When in 1777 her cousin Dragging Canoe declared war on the forts along the Holston River, Nancy Ward took it upon herself to warn the settlers of the impending attack, probably because she realized that open warfare between her people and the better-armed whites who outnumbered them would result in disaster for the Cherokee. She was sharply criticized by some of her own people for her actions, but her decision seems not a betrayal of the Cherokee, but an earnest desire to prevent them from being slaughtered. In 1780 she took part in peace talks between the Cherokee and the white settlers, urging both sides to work for peace, but her efforts were unsuccessful.

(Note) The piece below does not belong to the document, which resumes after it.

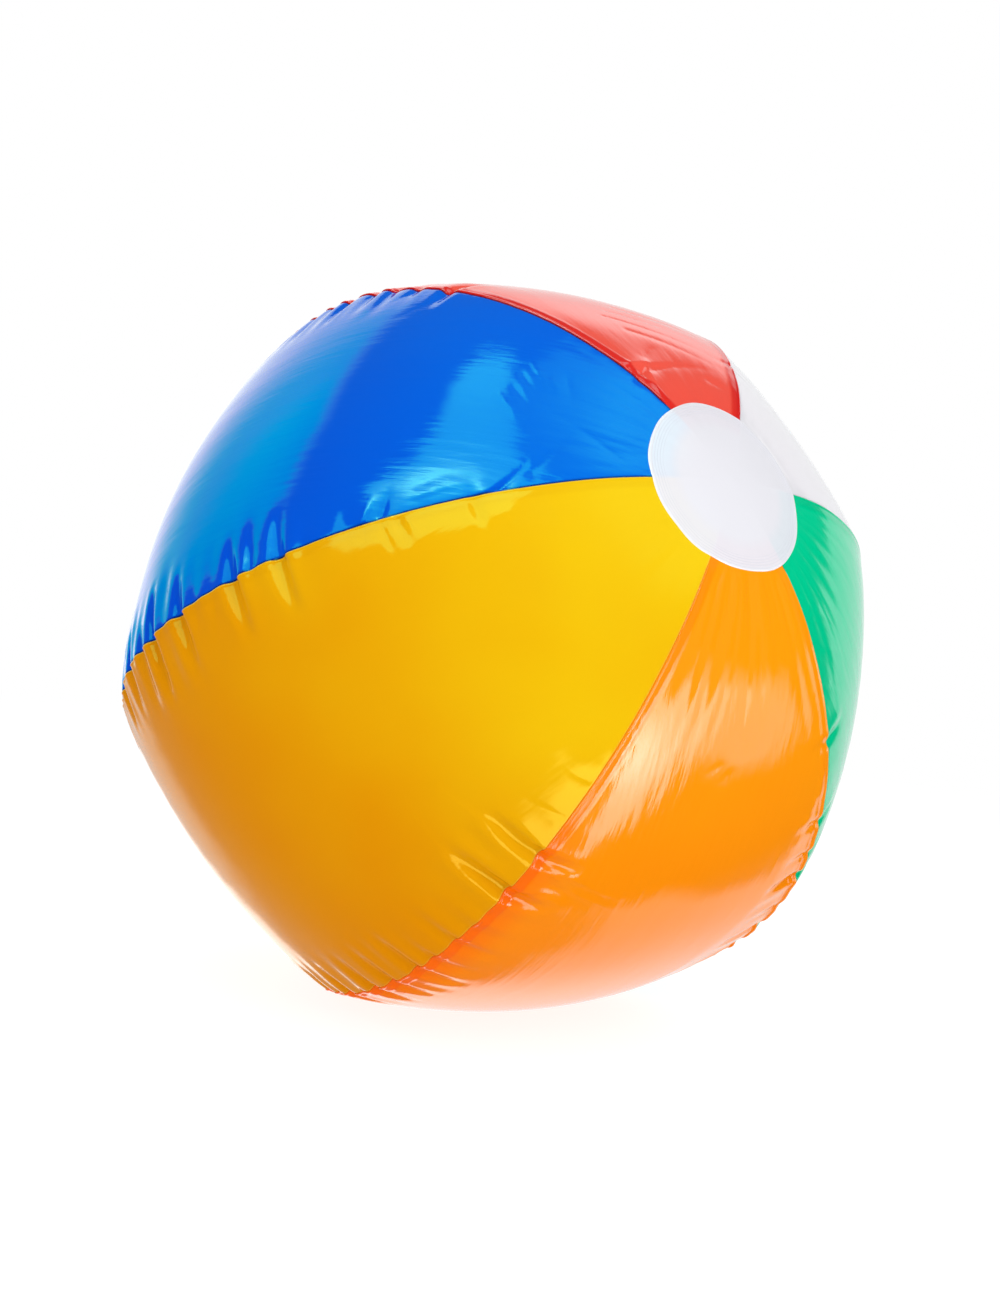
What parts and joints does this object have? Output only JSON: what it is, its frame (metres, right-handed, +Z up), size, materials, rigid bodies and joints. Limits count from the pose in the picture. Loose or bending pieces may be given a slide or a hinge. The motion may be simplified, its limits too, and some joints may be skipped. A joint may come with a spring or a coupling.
{
  "type": "inflatable beach ball",
  "caption": "Blown-up six-gore vinyl beach ball with a round patch at each pole and a push-in air valve with tethered stopper and check flap.",
  "frame": {"origin": "middle of the small flat that the blown-up ball rests on, on the middle line of the orange panel, at floor height", "axes": "+Z up as the ball lies; the plain end disc's pole points 30 degrees above the horizon, towards +X and -Y; the valve is at the opposite, lower pole"},
  "size_m": [0.3258, 0.3247, 0.3225],
  "materials": {
    "vinyl_blue": "gloss",
    "vinyl_yellow": "gloss",
    "vinyl_orange": "gloss",
    "vinyl_green": "gloss",
    "vinyl_white": "gloss",
    "vinyl_red": "gloss",
    "disc_white": "gloss",
    "valve_vinyl": "gloss"
  },
  "bodies": {
    "ball": {"panel_blue": "vinyl_blue", "panel_yellow": "vinyl_yellow", "panel_orange": "vinyl_orange", "panel_green": "vinyl_green", "panel_white": "vinyl_white", "panel_red": "vinyl_red", "end_disc": "disc_white", "valve_disc": "disc_white", "valve_flange": "valve_vinyl", "valve_bellows": "valve_vinyl"},
    "valve": {"valve_stem": "valve_vinyl", "plug_strap": "valve_vinyl"},
    "stopper": {"valve_plug": "valve_vinyl"},
    "flap": {"check_flap": "valve_vinyl"}
  },
  "joints": [
    {"name": "valve_pop", "type": "slide", "parent": "ball", "child": "valve", "axis": [-0.509, 0.7006, -0.5], "range_m": [0, 0.012], "deforming": ["valve_bellows"]},
    {"name": "plug_hinge", "type": "hinge", "parent": "valve", "child": "stopper", "pos_m": [-0.08601, 0.11838, 0.08454], "axis": [0.809, 0.5878, 0], "range_deg": [0, 150]},
    {"name": "flap_hinge", "type": "hinge", "parent": "valve", "child": "flap", "pos_m": [-0.07529, 0.10363, 0.09172], "axis": [0.809, 0.5878, 0], "range_deg": [-60, 0]}
  ]
}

Toward the end of her life, “Granny” Ward, as she became known, tended to children. She had become quite prosperous, keeping an inn in Woman Killer Ford on the Ocoee River, near the present-day town of Benton, Tenn., approximately 45 miles north of Chattanooga. However, after the Hiwassee Purchase of 1819, she became increasingly concerned about the troubled relationship between her people and the white settlers, whose numbers were growing with each passing year. She cautioned the Cherokee leaders against selling any more tribal land to the whites, and she saw her own birthplace, the town of Chota, ceded to the settlers.

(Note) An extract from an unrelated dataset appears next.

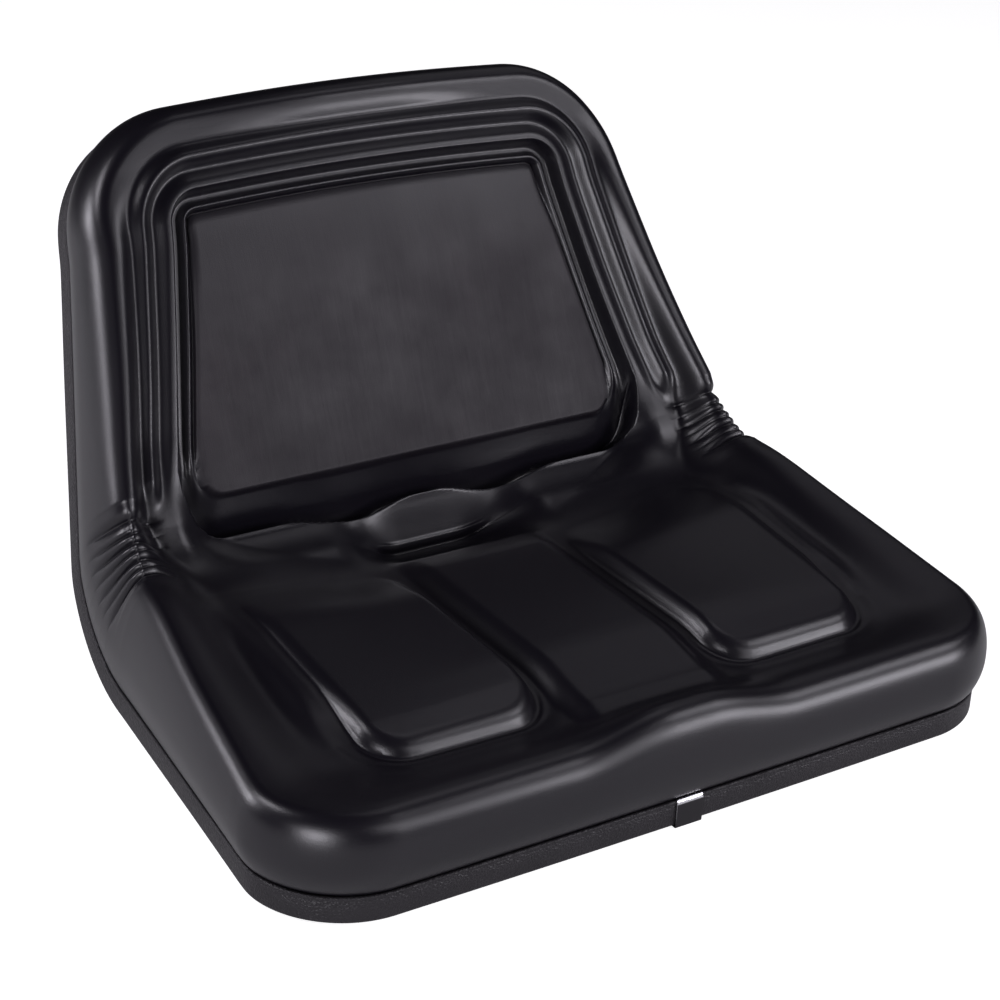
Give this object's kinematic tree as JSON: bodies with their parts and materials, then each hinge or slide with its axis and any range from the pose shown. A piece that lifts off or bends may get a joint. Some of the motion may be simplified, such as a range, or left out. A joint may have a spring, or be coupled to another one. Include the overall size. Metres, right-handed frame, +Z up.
{
  "type": "bucket seat",
  "caption": "Low-back bucket seat of moulded foam skin on a bent steel pan, bolted from below to a lawn tractor or garden machine.",
  "frame": {"origin": "middle of the bounding box, on the surface that the seat stands on", "axes": "+Z up, -Y the way the sitter faces, +X to the right as seen from in front"},
  "size_m": [0.48, 0.4322, 0.3064],
  "materials": {
    "skin": "black vinyl skin of the foam, satin, with a fine grain",
    "pan_steel": "pressed sheet, black paint, semi-matt",
    "trim": "soft black extrusion with a leather grain",
    "clip_metal": "plain bright strip",
    "nut_metal": "zinc plated"
  },
  "bodies": {
    "root": {"seat_cushion": "skin", "seat_pan": "pan_steel", "edge_trim": "trim", "trim_clip": "clip_metal", "nut_front_left": "nut_metal", "nut_front_right": "nut_metal", "nut_rear_left": "nut_metal", "nut_rear_right": "nut_metal"}
  },
  "joints": []
}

Nancy Ward died in the spring of 1824, some 15 years before the government claimed Cherokee land in the east and forced the Cherokee on the Trail of Tears to new territory in Oklahoma. She is buried next to the grave of her son Five Killer, on a hill overlooking the Ocoee River, near Benton, Tenn., where U.S. 411 crosses near the ancient ford of the Warrior’s Path and the old Federal Road.

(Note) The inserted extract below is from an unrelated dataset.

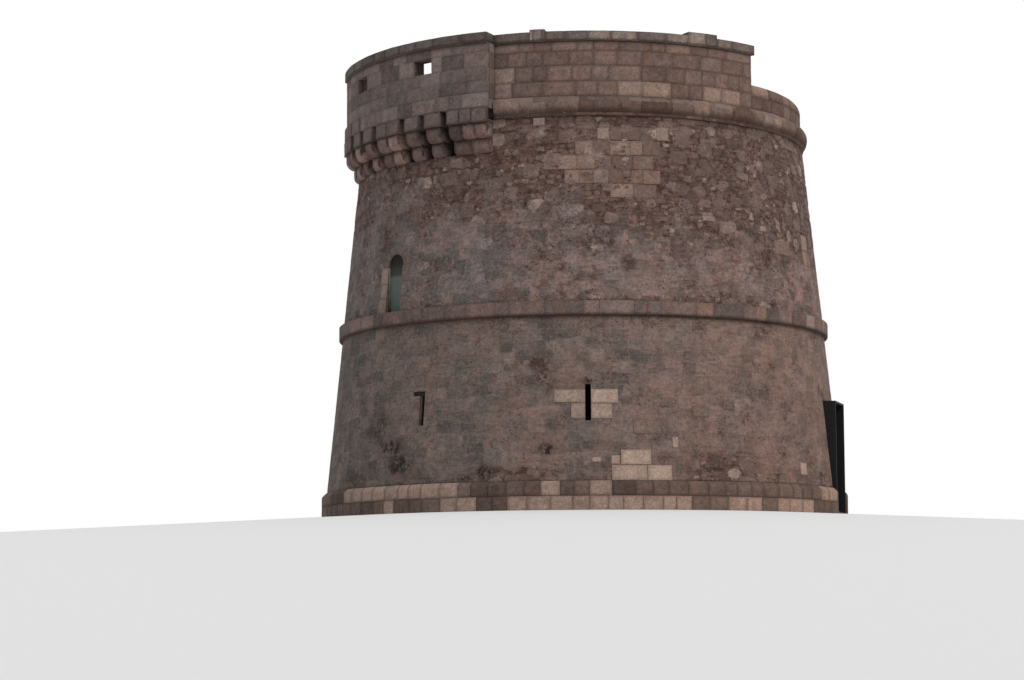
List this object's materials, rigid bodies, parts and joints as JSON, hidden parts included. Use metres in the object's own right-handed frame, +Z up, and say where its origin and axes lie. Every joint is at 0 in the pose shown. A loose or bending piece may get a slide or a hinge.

In 1923 the Nancy Ward Chapter of the Daughters of the American Revolution erected a permanent grave marker on the site. A cairn of quartz stones, roughly in the shape of a pyramid, forms a mound about four feet high. Affixed to the front of the cairn is a bronze plaque, giving her name and a brief history of her accomplishments, calling her “a friend of the American pioneer.” The site is now a small roadside park, marked for visitors, and maintained by the state of Tennessee.